● **Exercise task**: Reproduce the data exactly.
---
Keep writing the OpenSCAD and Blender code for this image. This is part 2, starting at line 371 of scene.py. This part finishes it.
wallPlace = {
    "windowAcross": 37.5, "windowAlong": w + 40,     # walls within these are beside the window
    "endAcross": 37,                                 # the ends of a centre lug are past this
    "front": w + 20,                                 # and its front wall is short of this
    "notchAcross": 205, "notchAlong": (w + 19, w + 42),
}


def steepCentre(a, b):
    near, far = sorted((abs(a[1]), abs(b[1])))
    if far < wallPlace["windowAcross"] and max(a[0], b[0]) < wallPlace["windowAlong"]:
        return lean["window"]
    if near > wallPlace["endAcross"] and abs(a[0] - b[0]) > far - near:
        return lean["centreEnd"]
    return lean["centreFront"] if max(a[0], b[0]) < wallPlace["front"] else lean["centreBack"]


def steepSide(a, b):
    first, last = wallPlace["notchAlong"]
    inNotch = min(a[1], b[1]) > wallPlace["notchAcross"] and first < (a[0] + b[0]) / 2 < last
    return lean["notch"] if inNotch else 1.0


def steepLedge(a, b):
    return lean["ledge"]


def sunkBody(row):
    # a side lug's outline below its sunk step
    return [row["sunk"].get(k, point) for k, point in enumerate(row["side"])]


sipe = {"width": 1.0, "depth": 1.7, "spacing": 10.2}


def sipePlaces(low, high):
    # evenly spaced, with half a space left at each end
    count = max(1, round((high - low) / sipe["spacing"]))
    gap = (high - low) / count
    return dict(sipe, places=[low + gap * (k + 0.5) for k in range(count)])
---
● **Exercise answer**:
Keep writing the OpenSCAD and Blender code for this image. This is part 2, starting at line 371 of scene.py. This part finishes it.
wallPlace = {
    "windowAcross": 37.5, "windowAlong": w + 40,     # walls within these are beside the window
    "endAcross": 37,                                 # the ends of a centre lug are past this
    "front": w + 20,                                 # and its front wall is short of this
    "notchAcross": 205, "notchAlong": (w + 19, w + 42),
}


def steepCentre(a, b):
    near, far = sorted((abs(a[1]), abs(b[1])))
    if far < wallPlace["windowAcross"] and max(a[0], b[0]) < wallPlace["windowAlong"]:
        return lean["window"]
    if near > wallPlace["endAcross"] and abs(a[0] - b[0]) > far - near:
        return lean["centreEnd"]
    return lean["centreFront"] if max(a[0], b[0]) < wallPlace["front"] else lean["centreBack"]


def steepSide(a, b):
    first, last = wallPlace["notchAlong"]
    inNotch = min(a[1], b[1]) > wallPlace["notchAcross"] and first < (a[0] + b[0]) / 2 < last
    return lean["notch"] if inNotch else 1.0


def steepLedge(a, b):
    return lean["ledge"]


def sunkBody(row):
    # a side lug's outline below its sunk step
    return [row["sunk"].get(k, point) for k, point in enumerate(row["side"])]


sipe = {"width": 1.0, "depth": 1.7, "spacing": 10.2}


def sipePlaces(low, high):
    # evenly spaced, with half a space left at each end
    count = max(1, round((high - low) / sipe["spacing"]))
    gap = (high - low) / count
    return dict(sipe, places=[low + gap * (k + 0.5) for k in range(count)])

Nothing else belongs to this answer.